Relaxation-based dynamical Ising machines for discrete tomography
By: Mikhail Erementchouk, Aditya Shukla, Pinaki Mazumder
Potential Business Impact:
Rebuilds hidden pictures from shadows.
Dynamical Ising machines are continuous dynamical systems that evolve from a generic initial state to a state strongly related to the ground state of the classical Ising model. We show that such a machine driven by the V${}_2$ dynamical model can solve exactly discrete tomography problems about reconstructing a binary image from the pixel sums along a discrete set of rays. In contrast to usual applications of Ising machines, targeting approximate solutions to optimization problems, the randomly initialized V${}_2$ model converges with high probability ($P_{\mathrm{succ}} \approx 1$) to an image precisely satisfying the tomographic data.
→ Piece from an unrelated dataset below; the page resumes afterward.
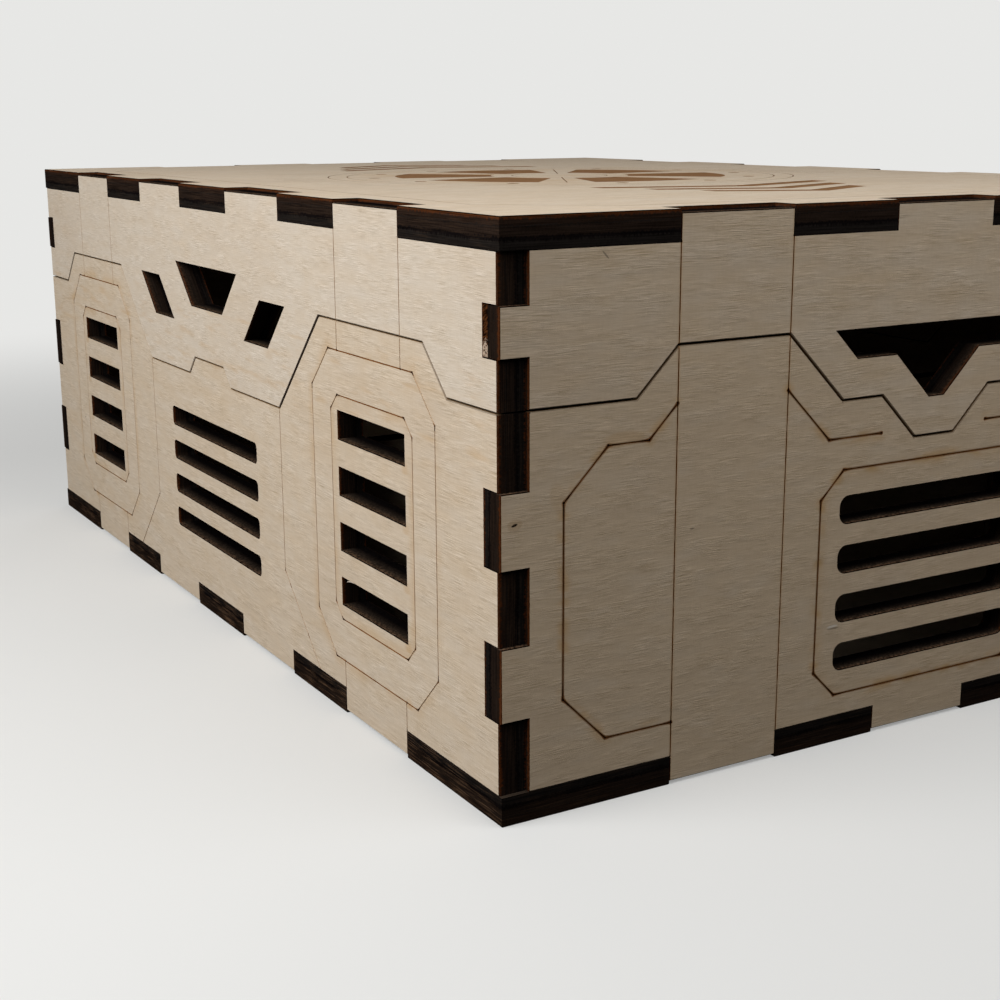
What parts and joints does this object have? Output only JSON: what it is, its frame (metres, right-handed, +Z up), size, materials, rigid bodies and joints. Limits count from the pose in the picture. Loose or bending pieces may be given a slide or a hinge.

For the problems with at most two rays intersecting at each pixel, the V${}_2$ model converges in internal machine time that depends only weakly on the image size. Our consideration is an example of how specific dynamical systems can produce exact solutions to highly non-trivial data processing tasks. Crucially, this solving capability arises from the dynamical features of the V${}_2$ model itself, in particular its equations of motion that enable non-local transitions of the discrete component of the relaxed spin beyond Hamming-neighborhood constraints, rather than from merely recasting the tomography problem in spin form.